A good example of this is that just before Lent I re-posted something I originally put up on my parish’s RCIA blog, There really is something about Mary. My post sparked a comment about seeing the Blessed Mother as an archetype. I responded by saying that to see Mary as an archetype is to reduce her. The subsequent discussion highlighted the fact that both Hans Urs Von Balthasar and Joseph Ratzinger refer to Our Lady as an archetype, or at least employ the term archetype, in their writings. Hence, I was forced to clarify by pointing out that the word archetype has two distinct meanings, one that I would say simply refers to the term in its original, or received, sense and another that indicates a reference to a specific aspect of the psycho-philosophy of Jung. In short, I accept the latter and reject the former because to see Mary as a Jungian archetype, in my opinion, reduces her because it de-historicizes her.

With that background I want to look at what the word penance means in the ordinary sense, that is, how does the dictionary define it? According to Merriam-Webster, penance is "an act of self-abasement, mortification, or devotion performed to show sorrow or repentance for sin." While this definition helps narrow down what we mean by "penance," it doesn’t define the term clearly. On a Christian view, we can certainly eliminate self-abasement from our definition of penance. This leaves us with penance as acts of mortification and devotion. I believe that here we are on quite solid ground.

To mortify simply means to kill. Through mortification we seek, with God’s help, to die to ourselves, to put all our selfish, death-dealing, tendencies to death. It cannot be pointed out too often that the paradox of dying to self in order truly live constitutes the very heart of what it means to be a Christian. The purpose of Lent is to bring us face-to-face both with this reality in general and, more particularly, with what needs to die in you so that you can live.

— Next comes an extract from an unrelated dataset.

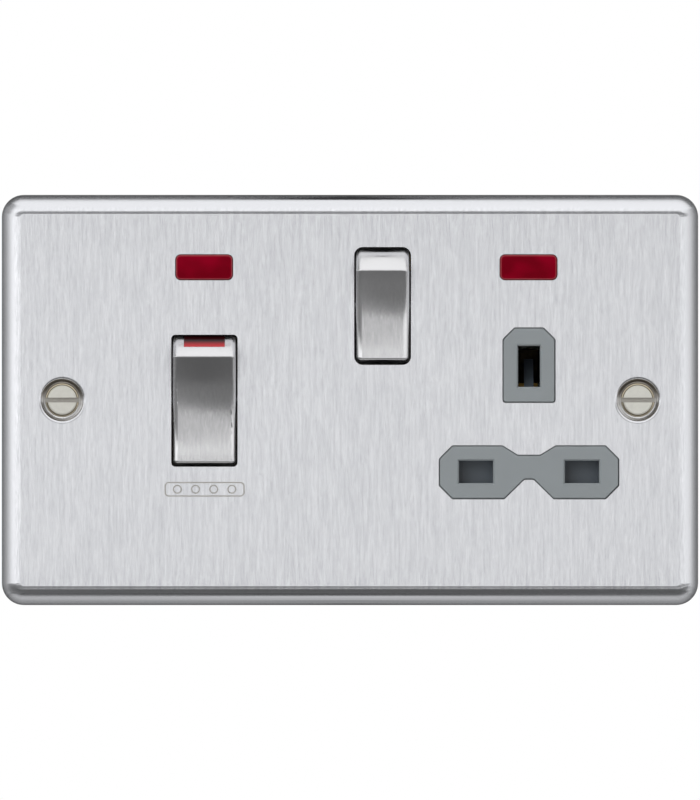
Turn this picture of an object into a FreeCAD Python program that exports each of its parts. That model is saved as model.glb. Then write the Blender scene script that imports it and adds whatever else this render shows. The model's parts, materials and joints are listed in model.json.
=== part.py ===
import FreeCAD, Part
import Sketcher
import math
import os
import re

# Cooker control unit: a double-pole cooker switch and a switched socket behind one brushed plate.
# The front faces -Y, +X is to the right and +Z is up. The origin is the centre of the plate's rear rim,
# which is the wall plane: the plate stands in front of it and the moulded base goes back into the box.
# All sizes are in millimetres and degrees.

SIZES = {
    # pressed front plate
    "plate_width": 146.0,
    "plate_height": 86.0,
    "plate_depth": 4.5,
    "plate_thickness": 0.8,
    "plate_corner_radius": 4.6,
    "plate_rim_radius": 4.0,
    # fixings and their pressed dimples
    "fixing_spacing": 120.6,
    "fixing_radius": 1.75,
    "fixing_neck_radius": 1.55,
    "fixing_length": 22.0,
    "fixing_hole_radius": 2.1,
    "fixing_head_radius": 3.575,
    "fixing_head_height": 1.05,
    "fixing_slot_width": 1.0,
    "fixing_slot_depth": 0.55,
    "fixing_shoulder_radius": 0.45,
    "fixing_ledge": 0.17,
    "fixing_disc_height": 0.15,
    "fixing_disc_draft": 0.08,
    "dimple_radius": 4.6,
    "dimple_floor_radius": 3.85,
    "dimple_depth": 1.0,
    "dimple_margin": 0.6,
    "dimple_lip_radius": 0.7,
    # cooker switch
    "cooker_x": -30.5,
    "cooker_z": -0.15,
    "cooker_opening_width": 13.9,
    "cooker_opening_height": 27.65,
    "cooker_opening_radius": 0.9,
    "cooker_ridge_angle": 47.6,
    "cooker_edge_radius": 1.1,
    "pole_spacing": 7.2,
    "cooker_arm_width": 5.0,
    "cooker_contact_radius": 13.0,
    # socket switch
    "switch_x": 6.83,
    "switch_z": 19.7,
    "switch_opening_width": 11.9,
    "switch_opening_height": 24.7,
    "switch_opening_radius": 1.8,
    "switch_ridge_angle": 42.4,
    "switch_edge_radius": 1.3,
    "switch_arm_width": 4.0,
    "switch_contact_radius": 9.5,
    # rockers
    "pivot_depth": 8.0,
    "rocker_tilt": 10.0,
    "rocker_side_gap": 0.35,
    "rocker_edge_gap": 0.28,
    "rocker_dish_radius": 50.0,
    "rocker_skirt_angle": 82.0,
    "rocker_wall": 1.5,
    "rocker_face_wall": 1.9,
    "rocker_shoulder_depth": 1.5,
    "rocker_shoulder_height": 6.2,
    "rocker_tail_depth": 8.5,
    "rocker_tail_height": 3.4,
    "rocker_ridge_radius": 0.5,
    "rocker_hollow_angle": 6.0,
    "rocker_hollow_rise": 0.5,
    "rocker_shoulder_wall": 1.2,
    "rocker_tail_wall": 0.6,
    "rocker_swing_gap": 0.5,
    "rocker_window_gap": 0.05,
    "flag_width": 8.5,
    "flag_thickness": 0.6,
    "flag_low_angle": 57.6,
    "flag_high_angle": 75.0,
    "flag_gap": 0.05,
    "flag_gap_angle": 0.2,
    "pin_radius": 1.2,
    "pin_running_gap": 0.05,
    "pin_seat_gap": 0.01,
    "pin_chamfer": 0.2,
    "cheek_gap": 0.4,
    "cheek_wall": 1.8,
    "cheek_height": 7.0,
    "cheek_behind": 4.2,
    # plungers and see-saw contact arms
    "plunger_radius": 1.8,
    "plunger_gap": 0.05,
    "plunger_reach": 10.4,
    "plunger_length": 5.2,
    "plunger_bore_floor": 2.2,
    "plunger_spring_wire": 0.4,
    "plunger_spring_gap": 0.15,
    "plunger_spring_turns": 4,
    "spring_end_gap": 0.05,
    "arm_tilt": 6.0,
    "arm_thickness": 1.2,
    "arm_mid_gap": 0.08,
    "arm_tail": 7.0,
    "arm_end": 0.4,
    "arm_knuckle_radius": 1.0,
    "arm_knuckle_gap": 0.06,
    "contact_radius": 1.6,
    "contact_thickness": 0.8,
    "contact_gap": 0.4,
    "saddle_front": 0.35,
    "saddle_height": 2.0,
    "strip_offset": 3.2,
    "strip_thickness": 1.2,
    "strip_width": 4.0,
    "strip_end": 0.6,
    # moulded base and rear cover
    "flange_thickness": 1.8,
    "flange_inset": 0.3,
    "flange_corner_radius": 3.0,
    "base_left": 47.5,
    "base_right": 61.0,
    "base_inset": 7.0,
    "base_wall": 1.8,
    "base_corner_radius": 2.0,
    "notch_x": 53.5,
    "notch_half_height": 7.2,
    "cover_y": 22.0,
    "cover_thickness": 2.0,
    "partition_x": -12.1,
    "ledge_depth": 1.5,
    "ledge_width": 1.6,
    "boss_size": 5.6,
    "boss_corner_radius": 1.0,
    "rib_width": 2.0,
    "rib_length": 5.0,
    "low_rib_z": -12.0,
    "high_rib_gap": 3.0,
    "live_rib_z": 6.0,
    "earth_rib_z": -5.0,
    "neutral_rib_length": 3.0,
    "barrier_thickness": 1.0,
    "barrier_half_height": 16.0,
    "barrier_reach": 2.0,
    "cover_edge": 0.5,
    "driver_gap": 0.5,
    "cover_hole_gap": 0.3,
    "cover_screw_radius": 1.25,
    "cover_screw_length": 9.0,
    "cover_screw_head_radius": 2.4,
    "cover_screw_head_height": 1.4,
    "cover_screw_crown": 0.5,
    "cover_screw_seat_gap": 0.02,
    "cover_screw_end_gap": 0.5,
    "screw_point": 0.5,
    "driver_slot_width": 0.8,
    "driver_slot_depth": 0.7,
    "cover_boss_left_x": -42.9,
    "cover_boss_left_z": 14.0,
    "cover_boss_right_x": 56.2,
    "cover_boss_inset": 8.0,
    # terminals
    "terminal_spacing": 17.0,
    "terminal_width": 9.0,
    "terminal_front": 9.6,
    "terminal_depth": 11.0,
    "terminal_length": 9.0,
    "terminal_wall_gap": 1.7,
    "terminal_bore_radius": 3.0,
    "terminal_bore_offset": 4.0,
    "terminal_screw_radius": 1.95,
    "terminal_screw_hole_radius": 2.05,
    "terminal_screw_head_radius": 3.0,
    "terminal_screw_head_height": 1.7,
    "terminal_screw_stand": 0.3,
    "terminal_screw_edge": 0.3,
    "cable_window_margin": 4.0,
    "shelf_thickness": 1.6,
    "shelf_margin": 1.0,
    "link_gap_margin": 3.0,
    "link_gap_depth": 0.6,
    "strap_gap": 0.3,
    "earth_bore_radius": 2.6,
    "earth_bore_spacing": 13.0,
    "earth_block_width": 22.0,
    # socket insert and pin ways
    "insert_gap": 0.22,
    "insert_proud": 0.05,
    "insert_rim": 1.5,
    "insert_window_step": 0.6,
    "island_corner_radius": 0.45,
    "island_edge_radius": 0.2,
    "slot_lead_in": 0.3,
    "pin_way_x": 37.5,
    "earth_z": 7.05,
    "earth_slot_width": 4.6,
    "earth_slot_height": 8.6,
    "earth_island_width": 10.7,
    "earth_island_top": 15.0,
    "earth_island_bottom": -0.4,
    "earth_island_chamfer": 2.35,
    "line_spacing": 22.2,
    "line_z": -15.06,
    "line_slot_width": 7.16,
    "line_slot_height": 4.73,
    "line_island_width": 37.4,
    "line_island_top": -9.7,
    "line_island_bottom": -20.6,
    "line_island_chamfer": 2.7,
    "neck_half_width": 5.55,
    "neck_floor_half_width": 2.36,
    "neck_depth": 1.97,
    "foot_half_width": 5.15,
    "foot_floor_half_width": 0.97,
    "foot_depth": 4.1,
    "collar_wall": 1.0,
    "collar_depth": 1.6,
    # shutter
    "shutter_front": 0.0,
    "shutter_thickness": 2.2,
    "shutter_overlap": 0.5,
    "shutter_travel": 5.8,
    "shutter_stem_width": 4.6,
    "shutter_foot": 0.7,
    "cam_width": 1.95,
    "cam_front_z": 2.6,
    "cam_rise": 6.0,
    "cam_thickness": 2.4,
    "cam_root": 2.0,
    "shutter_guide_gap": 0.3,
    "spring_radius": 1.3,
    "spring_wire": 0.35,
    "spring_turns": 6,
    "spring_closed_length": 5.275,
    "spring_post_width": 6.0,
    "spring_post_thickness": 1.6,
    # socket contacts
    "clip_sheet": 0.8,
    "clip_mouth_y": 4.8,
    "clip_pinch_y": 7.4,
    "clip_belly_y": 10.0,
    "clip_pinch": 1.9,
    "clip_belly": 3.2,
    "clip_mouth": 2.9,
    "line_clip_width": 6.4,
    "earth_clip_width": 7.0,
    "neutral_strip_thickness": 1.0,
    "neutral_strip_z": -19.5,
    # neon indicators
    "cooker_neon_x": -30.55,
    "socket_neon_x": 37.4,
    "neon_z": 27.8,
    "lens_width": 11.8,
    "lens_height": 5.1,
    "lens_corner_radius": 1.0,
    "lens_gap": 0.18,
    "lens_proud": 0.3,
    "lens_rim": 1.0,
    "lens_rim_thickness": 1.2,
    "lens_well_back": 2.3,
    "lens_wall": 0.9,
    "lens_edge_radius": 0.28,
    "lamp_radius": 2.0,
    "lamp_length": 9.0,
    "lamp_gap": 0.3,
    "lamp_foot_radius": 1.2,
    "lamp_foot_length": 1.0,
    "resistor_radius": 1.1,
    "resistor_length": 6.5,
    "resistor_edge": 0.44,
}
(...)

In the Catechism of the Catholic Church, in answer to the question what is the sacrament by which we are reconciled to God and the church called, we are told that it is called both the sacrament of conversion and penance (par. 1423). It is called "the sacrament of conversion because it makes sacramentally present Jesus’ call to conversion": "Repent, for the kingdom of heaven is at hand…" (CCC par. 1423; Matt. 3:2). The Catechism goes on to say we also refer to it as "the sacrament of Penance, since it consecrates the Christian sinner's personal and ecclesial steps" towards being converted, that is, changed (ibid). These changes make us more like Christ, who is "the image of the invisible God" (Col. 1:15). I would only note that the word Christian implies sinner, albeit a redeemed one in the process of being sanctified!

Contrition differs from and comes prior to penance. To be contrite is to be sorry. To be sorry means to recognize the wrong I have done, to see the harm it causes me as well as others, and to see the damage my sin inflicts on the church's communion. Being contrite about something I have said, done, or failed to do entails a commitment on my part to do everything in my power to avoid doing it again, which is not enough. To be penitent means being willing to make those changes in my life that will enable me, with God’s help, as the Act of Contrition indicates, to overcome whatever sinful tendencies I discover in myself by examining my conscience.

I want to double-back and focus on the phrase, "with God’s help." We need God’s help in order to realize our potential, for image to become likeness. Our likeness to God is forfeited through sin, whereas the imago dei, the divine image we bear in the very core our being, is ineradicable and is what makes conversion always and everywhere a possibility. In his book, Celebration of Discipline, Richard Foster notes that St. Paul uses the word "righteousness" in his Letter to the Romans thirty-five times. In every instance, Foster goes on to point out, the apostle is emphatic that righteousness "is unattained and unattainable through human effort."

If we do not become righteous through our own efforts, then why bother with these disciplines at all? In the same vein as Kushiner’s succinct summary of why we practice the spiritual disciplines (i.e., as ways to overcome our ego, thus opening us up to God’s grace), Foster insists "God has given us the Disciplines of the spiritual life as a means of receiving his grace." Being wary of analogies, I nonetheless suggest that a good way to think about our practice of the spiritual disciplines is tuning into God’s frequency. Foster, dealing with the matter more directly, writes, "The Disciplines allow us to place ourselves before God so that he can transform us."

As we begin our Lenten journey, let’s not lose sight of our goal and remember that penance leads to conversion, conversion leads to gratitude, and gratitude leads to joy. It is never too early in Lent to note that we celebrate our joy in all its fullness at Easter.